Também é previsível que setores ligados ao mercado
financeiro tenham pressa de que a reforma passe rapidamente e, de preferência,
sem discussão, dado que serão os grandes beneficiários do sistema de
capitalização das contribuições dos trabalhadores (lembremos que o modelo
proposto por Paulo Guedes e Bolsonaro equivale a uma poupança forçada cujo
recolhimento é mensalmente descontado do trabalhador em favor de alguns
conglomerados econômicos). Para que se tenha uma dimensão do tamanho da
motivação do sistema financeiro (ressalvando que há muita diferença entre a
realidade brasileira e a chilena), atualmente, no Chile, o valor dos depósitos
em fundos privados de pensão equivale a cerca de 83% do PIB chileno, podendo
chegar a 95% se considerados os valores geridos por seguradoras.
Como militar que foi, talvez o Presidente tenha pensando em
aplicar a estratégia de cercar o inimigo e cortar o abastecimento de
suprimentos. Deixar o inimigo enfraquecido, debilitado, fracionado a ponto de
causar deserções, etc. Porém, uma estratégia como tal é manifestamente
inconstitucional, tanto no seu procedimento (ausência de urgência que
justifique uma Medida Provisória) como no seu conteúdo, pois:
·
O contracheque e o vencimento são de propriedade
do trabalhador, podendo ele dispor sobre os descontos que deseja fazer;
·
Ao se filiar a um sindicato, o trabalhador
autoriza este desconto, ou seja, ele manifesta sua liberdade de associar-se.

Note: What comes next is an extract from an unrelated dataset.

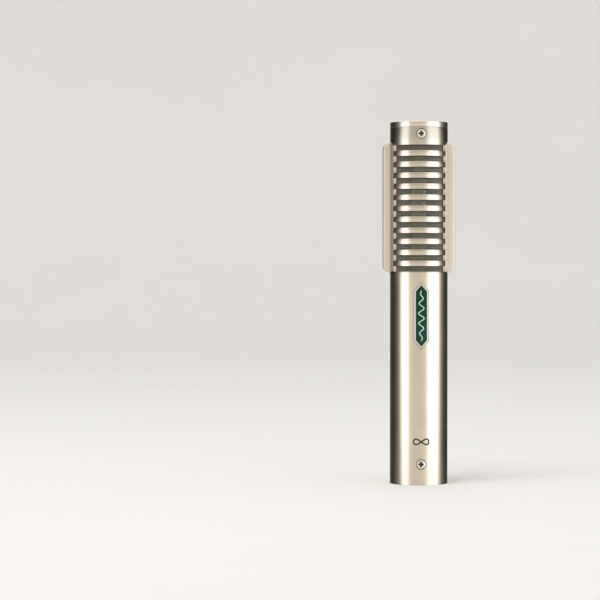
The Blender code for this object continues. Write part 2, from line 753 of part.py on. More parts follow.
def make_connector():
    """The connector's metal housing, its insulator and its three pins."""
    profile = [
        (SPIGOT_RADIUS, HOUSING_TOP),
        (SPIGOT_RADIUS, HOUSING_BOTTOM),
        (SOCKET_RADIUS + 0.4 * MM, HOUSING_BOTTOM),
        (SOCKET_RADIUS, HOUSING_BOTTOM + 0.4 * MM),
        (SOCKET_RADIUS, SHOULDER_HEIGHT),
        (SHOULDER_BORE, SHOULDER_HEIGHT),
        (SHOULDER_BORE, HOUSING_TOP),
    ]
    housing = turned("connector_housing", profile, dark_metal, ring=True, sides=INNER_SIDES)
    cut(housing, holes["base", "front"], holes["base", "rear"])
    keyway = box(
        "keyway",
        (-KEYWAY_HALF_WIDTH, SOCKET_RADIUS - MM, -MM),
        (KEYWAY_HALF_WIDTH, KEYWAY_FLOOR, KEYWAY_TOP),
    )
    cut(housing, keyway)
    for name, side in (("left", -1), ("right", 1)):
        foot = (side * ROD_X, 0, HOUSING_TOP - ROD_FOOT)
        cut(housing, rod("rod_foot_" + name, ROD_RADIUS + GAP, foot, ROD_FOOT + MM))
    floor = (0, LUG_Y, HOUSING_TOP - LUG_SCREW_DEPTH - GAP)
    cut(housing, rod("lug_screw_hole", LUG_EYE, floor, LUG_SCREW_DEPTH + GAP + MM))

    top = SHOULDER_HEIGHT - GAP
    disc = [(0, top), (INSULATOR_RADIUS, top), (INSULATOR_RADIUS, INSULATOR_BOTTOM), (0, INSULATOR_BOTTOM)]
    insulator = turned("connector_insulator", disc, black, sides=INNER_SIDES)
    pin = [
        (0, CUP_FLOOR),
        (CUP_RADIUS, CUP_FLOOR),
        (CUP_RADIUS, PIN_END),
        (PIN_RADIUS, PIN_END),
        (PIN_RADIUS, PIN_TIP + 1.0 * MM),
        (0.75 * PIN_RADIUS, PIN_TIP + 0.3 * MM),
        (0, PIN_TIP),
    ]
    for number, (x, y) in pin_places():
        turned("connector_pin_" + number, pin, gold, sides=SMALL_SIDES, location=(x, y, 0))
        hole = rod("pin_hole_" + number, PIN_RADIUS + GAP, (x, y, INSULATOR_BOTTOM - MM), 7 * MM)
        cut(insulator, hole)


def make_ground_lug():
    """The earthing lug and its screw on top of the housing."""
    low = HOUSING_TOP + GAP
    high = low + LUG_THICKNESS
    lug = rod("ground_lug", LUG_RADIUS, (0, LUG_Y, low), LUG_THICKNESS, brass)
    join(lug, box("lug_tail", (-4.6 * MM, LUG_Y - 0.7 * MM, low), (-MM, LUG_Y + 0.7 * MM, high)))
    cut(lug, rod("lug_eye", LUG_EYE, (0, LUG_Y, low - MM), 3 * MM))
    head, shank = LUG_RADIUS - 0.4 * MM, LUG_EYE - GAP
    profile = [
        (0, high + GAP + MM),
        (head, high + GAP + MM),
        (head, high + GAP),
        (shank, high + GAP),
        (shank, HOUSING_TOP - LUG_SCREW_DEPTH),
        (0, HOUSING_TOP - LUG_SCREW_DEPTH),
    ]
    turned("ground_screw", profile, steel, sides=12, location=(0, LUG_Y, 0))


def make_output_leads():
    """The wires from the pins' solder cups to the lug and to the transformer."""
    bend = [(-4.6, -3.4, 26.6), (-4.9, -6.6, 27.3)]
    ground = [(-3.95, 0, 22), (-3.95, -0.2, 24.6), *bend, (-3.4, -8.5, 27.15)]
    cold = [(0, -3.95, 22), (0, -3.9, 24.6), (0, -2.2, 27), (0, -0.9, 29.4), (0, -0.9, 32.4)]
    hot = [(3.95, 0, 22), (3.9, 0, 24.6), (2.2, 0, 27), (0.9, 0, 29.4), (0.9, 0, 32.4)]
    wire("output_lead_1", ground, WIRE_RADIUS, black_wire)
    wire("output_lead_2", hot, WIRE_RADIUS, red_wire)
    wire("output_lead_3", cold, WIRE_RADIUS, blue_wire)


# ---- Assembly ----

clear_scene()
parts = make_collection("ribbon_microphone")
cutters = make_collection("cutters")

nickel = make_material("satin_nickel", (0.62, 0.57, 0.49), 1.0, 0.28)
bright = make_material("bright_plate", (0.72, 0.72, 0.68), 1.0, 0.2)
enamel = make_material("green_enamel", (0.01, 0.09, 0.055), 0.0, 0.12)
mesh_grey = make_material("woven_wire", (0.16, 0.15, 0.12), 1.0, 0.45)
steel = make_material("plated_steel", (0.6, 0.57, 0.5), 1.0, 0.25)
iron = make_material("soft_iron", (0.3, 0.29, 0.28), 1.0, 0.4)
magnet = make_material("magnet_plating", (0.5, 0.5, 0.52), 1.0, 0.3)
brass = make_material("brass", (0.65, 0.45, 0.16), 1.0, 0.3)
phenolic = make_material("phenolic", (0.12, 0.045, 0.02), 0.0, 0.5)
foil = make_material("aluminium_foil", (0.85, 0.85, 0.86), 1.0, 0.2)
aluminium = make_material("turned_aluminium", (0.7, 0.7, 0.71), 1.0, 0.35)
rubber = make_material("rubber", (0.02, 0.02, 0.02), 0.0, 0.8)
copper = make_material("copper_winding", (0.55, 0.2, 0.07), 1.0, 0.35)
shield = make_material("shield_can", (0.45, 0.45, 0.44), 1.0, 0.45)
dark_metal = make_material("dark_metal", (0.09, 0.09, 0.09), 1.0, 0.4)
black = make_material("black_insulator", (0.015, 0.015, 0.015), 0.0, 0.4)
gold = make_material("gold_plate", (0.8, 0.55, 0.18), 1.0, 0.2)
red_wire = make_material("red_wire", (0.4, 0.01, 0.01), 0.0, 0.4)
blue_wire = make_material("blue_wire", (0.01, 0.03, 0.3), 0.0, 0.4)
black_wire = make_material("black_wire", (0.015, 0.015, 0.015), 0.0, 0.4)

# Holes that more than one piece shares
holes = {}
for place, height in (("cap", CAP_SCREW_HEIGHT), ("base", BASE_SCREW_HEIGHT)):
    for side in FACING:
        holes[place, side] = screw_hole(f"{place}_hole_{side}", height, side)
        countersunk_screw(f"{place}_screw_{side}", height, side)
dowel_holes = {}
for end_name, end in ends():
    for hand, side in (("left", -1), ("right", 1)):
        dowel_holes[end_name, hand] = dowel(
            f"dowel_hole_{end_name}_{hand}", end, side, DOWEL_RADIUS + GAP, DOWEL_HALF_LENGTH + GAP
        )
carrier_screw_holes = [
    rod(
        f"carrier_screw_hole_{i}",
        CARRIER_SCREW_SHANK + GAP,
        (x, 0, CARRIER_BOTTOM - MM),
        CARRIER_SCREW_TIP + GAP - CARRIER_BOTTOM + MM,
    )
    for i, x in enumerate((-CARRIER_SCREW_X, CARRIER_SCREW_X))
]

make_tube()
make_cap()
make_wings()
make_screens()
make_badge()
make_magnets_and_poles()
make_clamps()
make_ribbon()
make_ribbon_leads()
make_carrier()
make_transformer()
make_connector()
make_ground_lug()
make_output_leads()
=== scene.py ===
"""Looks of the ribbon microphone: fine meshes, procedural materials, a pale studio and the camera.

Everything is in metres in the frame of the CAD model: +Z up along the tube, the badge facing -Y, the
wings along -X and +X. Angles round the tube are measured from -Y towards +X.
"""

import json
import math

import bmesh
import bpy
import numpy as np
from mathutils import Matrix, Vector


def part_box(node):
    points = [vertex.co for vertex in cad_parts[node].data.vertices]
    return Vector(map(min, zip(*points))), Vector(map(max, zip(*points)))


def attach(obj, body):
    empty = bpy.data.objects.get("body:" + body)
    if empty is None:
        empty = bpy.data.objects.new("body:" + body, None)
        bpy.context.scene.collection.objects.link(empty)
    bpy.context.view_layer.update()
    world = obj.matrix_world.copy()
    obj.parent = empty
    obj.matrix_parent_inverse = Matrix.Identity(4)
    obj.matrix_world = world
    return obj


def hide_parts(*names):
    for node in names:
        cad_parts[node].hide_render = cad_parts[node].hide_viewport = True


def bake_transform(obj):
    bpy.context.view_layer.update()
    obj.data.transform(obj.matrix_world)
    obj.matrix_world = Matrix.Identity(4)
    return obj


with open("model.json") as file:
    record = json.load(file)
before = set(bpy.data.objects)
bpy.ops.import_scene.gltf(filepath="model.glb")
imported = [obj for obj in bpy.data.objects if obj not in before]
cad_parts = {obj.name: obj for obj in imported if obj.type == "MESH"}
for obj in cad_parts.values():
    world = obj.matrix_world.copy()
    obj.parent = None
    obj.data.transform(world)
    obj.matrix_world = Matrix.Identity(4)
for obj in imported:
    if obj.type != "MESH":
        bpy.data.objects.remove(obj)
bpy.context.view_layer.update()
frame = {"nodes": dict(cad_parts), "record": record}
MM = 0.001
BODY = "microphone"

# Sizes read from the frame
TUBE_LOW, TUBE_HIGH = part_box("body_tube")
CAP_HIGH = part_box("top_cap")[1]
WING_LOW, WING_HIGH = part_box("wing_right")
BADGE_LOW, BADGE_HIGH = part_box("badge_plate")
SCREEN_LOW, SCREEN_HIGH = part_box("screen_front")
HOUSING_LOW, HOUSING_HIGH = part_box("connector_housing")
RIBBON_LOW, RIBBON_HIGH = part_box("ribbon")
CLAMP_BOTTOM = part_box("ribbon_clamp_bottom")
CLAMP_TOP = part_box("ribbon_clamp_top")
TUBE_RADIUS = TUBE_HIGH[0]
TOP = CAP_HIGH[2]

# Sizes that the boxes can't give
TUBE_BORE = 11.2 * MM
SEAM_HEIGHT = 155.5 * MM
SEAM_WIDTH = 0.12 * MM
SLOT_COUNT = 12
SLOT_PITCH = 4.778 * MM
SLOT_HEIGHT = 2.38 * MM
SLOT_FIRST = 93.94 * MM
SLOT_END = 4.7 * MM
WINDOW_HALF = 2.65 * MM
WING_GAP = 0.15 * MM
WING_CORNER = 3.5 * MM
EDGE = 0.13 * MM  # rounding of the tube's machined edges
WING_EDGE = 0.8 * MM
SCREW_HEAD = 2.0 * MM
SCREW_SHANK = 1.1 * MM
SCREW_FACE = 12.5 * MM
SCREW_CONE = 1.1 * MM
SCREW_TIP = 8.6 * MM
CAP_SCREW_HEIGHT = 152.5 * MM
BASE_SCREW_HEIGHT = 9.2 * MM
BADGE_POINT = 1.15  # height of each point, as a share of half the width
BADGE_RIM = 0.63 * MM
BADGE_POCKET = 12.1 * MM
MARK_HEIGHT = 19.0 * MM
SCREEN_RADIUS = 10.75 * MM
SCREEN_HALF_ANGLE = math.radians(72)
WIRE_PITCH = 0.7 * MM
WIRE_RADIUS = 0.185 * MM
SOCKET_RADIUS = 8.2 * MM
SHOULDER_HEIGHT = 20.3 * MM
SHOULDER_BORE = 6.5 * MM
INSULATOR_BOTTOM = 15.8 * MM
PIN_RADIUS = 1.22 * MM
PIN_CIRCLE = 3.95 * MM
PIN_TIP = 2.6 * MM
PIN_END = 24.5 * MM
PINS = {"1": (-PIN_CIRCLE, 0), "2": (PIN_CIRCLE, 0), "3": (0, -PIN_CIRCLE)}
RIBBON_FOLDS = 42
RIBBON_WAVE = 0.2 * MM
RIBBON_FOIL = 0.03 * MM

# Camera, which stands a little to the left of the front with the microphone to the right of its axis
CAMERA_DISTANCE = 0.9
CAMERA_HEIGHT = 0.0947
CAMERA_SIDE = math.radians(5.5)
CAMERA_YAW = math.radians(2.186)
CAMERA_PITCH = math.radians(0.92)
CAMERA_LENS = 122.85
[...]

Esta liberdade de associação não pode ser restringida por terceiros,
principalmente – no caso do servidor federal – pelo próprio patrão (União);
·
É vedada a intervenção estatal na organização
sindical;
·
A representação sindical deve ser protegida e
não restringida (convenções 87 e 151 da OIT, dentre outras).
Por último, e não menos importante: a suspensão dos
descontos sobre os salários, vencimentos e proventos de trabalhadores privados
e públicos que espontaneamente se filiam a um sindicato representativo termina
por privilegiar justamente os “sindicatos laranjas”, (normalmente sem
trabalhadores filiados, ou filiados à força pelo próprio patrão) mas que agem a
partir de uma “carta sindical” cuja concessão estatal, por vezes, é de duvidosa
moralidade e legalidade . Parece-nos, portanto, que a MP 873 se soma à série de
“medidas de mordaça” do atual governo e sua base de apoio, que, tentando
esvaziar financeiramente seus opositores e calar-lhes a boca, desvia o foco da
gravidade da proposta de reforma previdenciária pretendida.